There is even an anecdotal reference to how Doha reacted to the former first lady’s high-profile visibility, which apparently drew attention to her large and influential family, the Al Misnids, forcing her to shelve her last name altogether. “In January 2011,” writes Kamrava, “she officially dropped Al Misnid from her last name and simply became Sheikha Moza Bint Nasser”, without stating whether this was a public-relations ploy or an attempt to respond to internal criticisms.
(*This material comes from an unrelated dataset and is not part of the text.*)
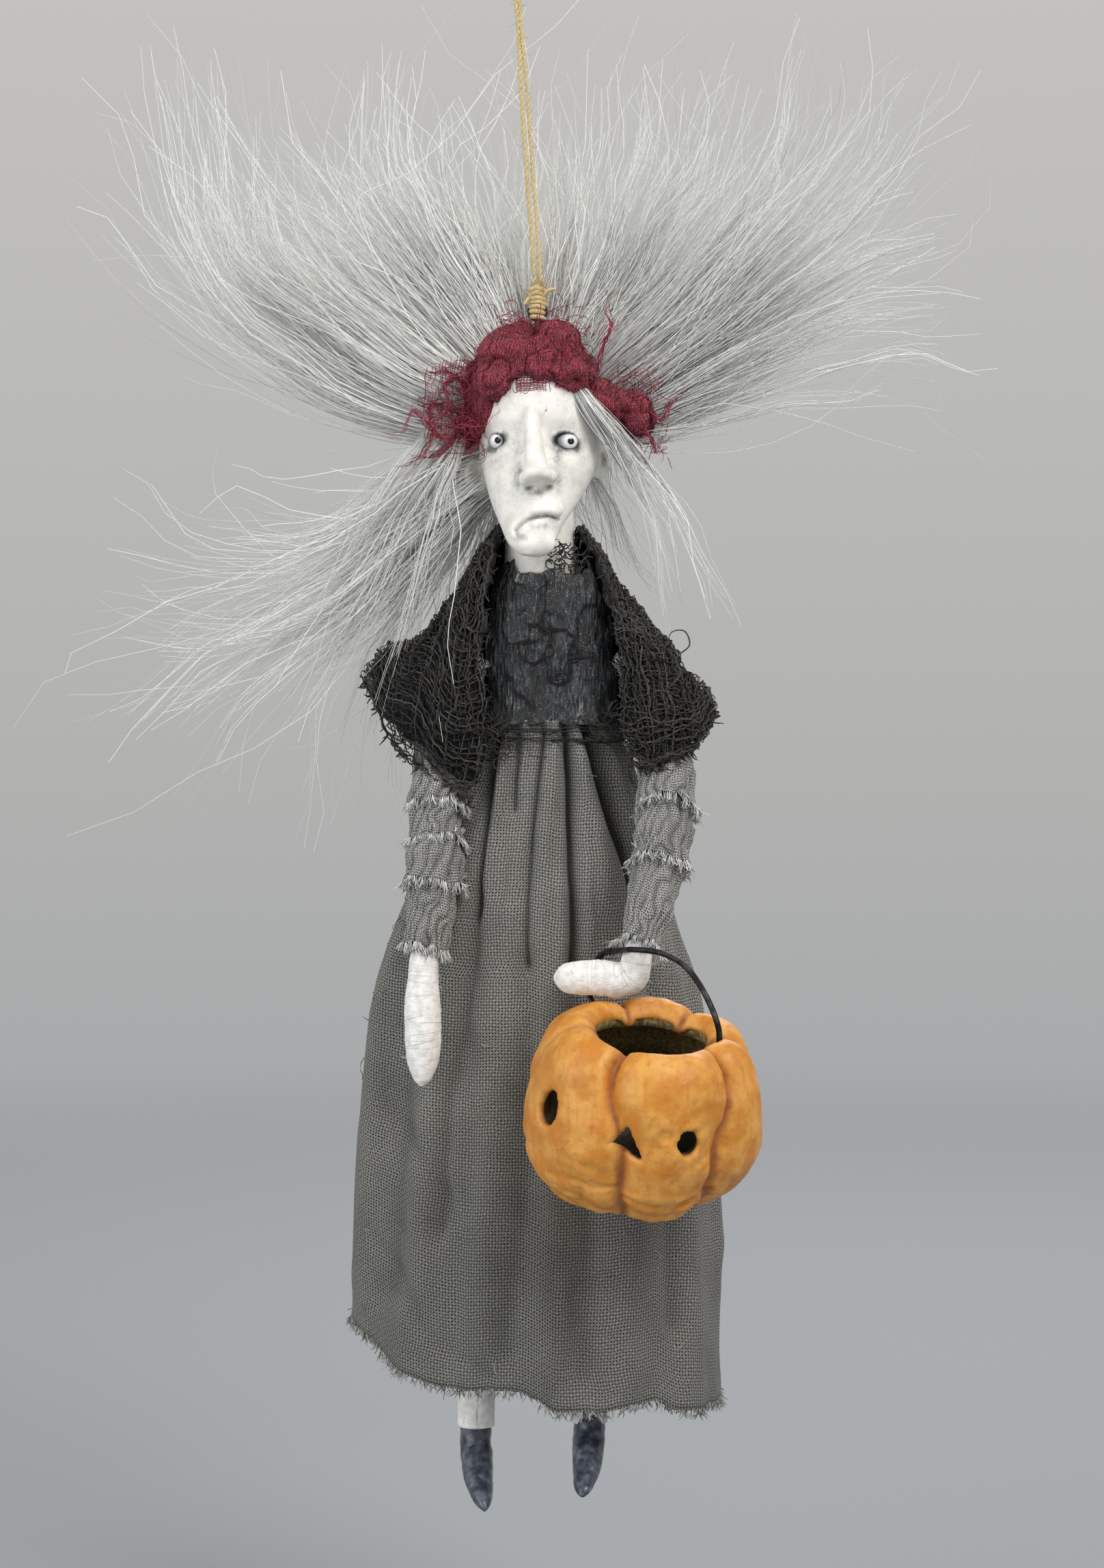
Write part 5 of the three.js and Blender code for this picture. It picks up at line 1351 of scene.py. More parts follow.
def shawl_thread_finish():
    """Warm charcoal net threads."""
    known = bpy.data.materials.get("Net threads")
    return known or thread_finish("Net threads", (0.07, 0.068, 0.068), (0.31, 0.295, 0.285), 0.8)


# Shawl


MIDDLE_BACK = [
    (5.2, 8.2, -116.5), (5.8, 10.8, -123), (6.4, 12, -132), (7, 12.8, -142), (7.2, 12.8, -152),
    (7.2, 12.6, -161),
]
# Each half: ribs from the neck to the hem, from the inner front edge over the arm to the middle of the back
SHAWL = {
    "left": [
        [(-2, -1.5, -115.5), (-3.2, -5, -120), (-4.2, -7.8, -125), (-6, -8.8, -133),
         (-6.4, -9.4, -141), (-5.6, -10, -150), (-5.4, -11, -159.7), (-7.7, -11.4, -168.6)],
        [(-1.8, -0.5, -115.3), (-3.4, -3.6, -118.8), (-5, -6, -122), (-8.5, -9.5, -131), (-10.5, -13, -141),
         (-11.5, -14.5, -151), (-12, -14, -159), (-12.8, -13, -164.9)],
        [(-2, 0.5, -115.2), (-4.5, -2, -118.5), (-7.5, -4.5, -124), (-11.5, -7.5, -131.5),
         (-15.5, -11, -140), (-17.5, -12.5, -149), (-18.3, -10.5, -161.4)],
        [(-2.2, 1.5, -115.2), (-5, 0, -118.8), (-8.5, -2, -125.5), (-13, -3.5, -132.5), (-19.5, -6, -139),
         (-23, -8, -146), (-22.9, -7.5, -157)],
        [(-2.2, 2.5, -115.2), (-5, 1.5, -119.5), (-8.8, 0.8, -126.5), (-13.5, 0, -133), (-19, -0.5, -137.5),
         (-24.5, -2, -139.3), (-28.1, -4, -145.5)],
        [(-2, 3.5, -115.4), (-4.5, 4, -120), (-8, 4.5, -127), (-12.5, 5, -134), (-18, 4.5, -140),
         (-22.5, 3, -147), (-24, 0.5, -152)],
        [(-1.5, 5, -115.6), (-3, 7, -121), (-6, 8.4, -129), (-9.5, 9.2, -137), (-13, 8.6, -145),
         (-16, 7, -152), (-17.5, 5.5, -158)],
        [(0.5, 7, -116), (0, 9.5, -122), (-1.5, 11, -131), (-3.5, 11.8, -140), (-5.5, 11.8, -149),
         (-7, 11.4, -158)],
        MIDDLE_BACK,
    ],
    "right": [
        [(12.6, -1.5, -115.3), (14.8, -5, -119.5), (16.8, -7.8, -123.8), (19.4, -9, -130),
         (21.2, -10.6, -137), (21.2, -12.6, -148), (21.8, -15.5, -156), (22.5, -17, -161)],
        [(12.3, -0.5, -115.2), (14.6, -4.2, -119.5), (17, -7.4, -125.5), (20, -10.8, -132),
         (22.8, -14.5, -140), (24.2, -18, -149), (25, -19.5, -157), (25.5, -20, -161.8)],
        [(12.4, 0.5, -115.2), (15.4, -2.6, -119.5), (18.6, -5.4, -126), (22.5, -9, -133), (27, -14, -141),
         (29.3, -18.5, -149), (29.8, -20, -156), (29.5, -20, -160.3)],
        [(12.4, 1.5, -115.2), (16, -1, -120), (19.6, -3, -126.5), (24.6, -5.5, -133.5), (30.5, -10, -142),
         (34, -14.5, -149.5), (34.8, -16.5, -154.5), (34.2, -17, -158)],
        [(12.4, 2.5, -115.2), (16.5, 1, -120.4), (20, -0.5, -126.5), (26.1, -2, -134), (32.2, -5.5, -142.6),
         (36.7, -9, -148.7), (37.4, -10, -152.5)],
        [(12.2, 3.5, -115.4), (16, 4, -121), (19.5, 4.6, -128), (25, 4.4, -136), (30, 2, -144),
         (33, -2, -151), (33.5, -4, -156)],
        [(11.6, 5, -115.6), (14, 7.2, -121.5), (17.5, 8.6, -130), (21.5, 8.8, -139), (25, 7.4, -148),
         (26.5, 5, -157)],
        [(9.6, 7, -116), (11, 9.6, -122), (13, 11, -131), (15.5, 11.8, -141), (17, 11.8, -151),
         (17.6, 11.4, -160)],
        MIDDLE_BACK,
    ],
}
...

Beyond such disclosures, there are also a few surprises, including: “What upsets the emir and the PM is the QIA’s [Qatar Investment Authority] underperformance. What pleases them is more money, more visibility, and more influence [page 101]”, without telling us whether this is a sign of lust or anxiety to excel. The author is also hard on Shaykh Khalifah Bin Hamad, the previous ruler, asserting that under his rule, Qatar lacked “clear symbols [which] were evoked for none were evocative” (page 123).

 

Remarkably, while Kamrava provides a detailed account of the coup d’état that brought Shaykh Hamad Bin Khalifah Al Thani to power in 1995, he does not anticipate the ruler’s eventful abdication on 25 June 2013 that brought his son, Shaykh Tamim, to power. Shaykh Hamad had considered such a move for a while even if the announcement surprised most observers. Equally problematic is the affirmation that “the second most visible face of the Qatari state after the emir is Sheikha Moza, a woman of impressive intellect and drive [page 119]”, though both she and Prime Minister Hamad Bin Jasim went into political oblivion after Tamim’s accession. Kamrava does not shed light on such sudden marginalisation, even if all three figures may still be playing active-behind-the-scenes roles.

 

Given rapidly changing developments in Qatar, the author’s sharp assessment of Shaykh Hamad may well require another re-evaluation, since no Western sources — including Wikileaks’s cables — saw the critical abdication coming, which, for better or worse, permanently altered the way senior Al Thani family members behaved.

 

Dr Joseph A. Kéchichian is the author of the recently published “Legal and Political Reforms in Saudi Arabia”. (London: Routledge, 2013).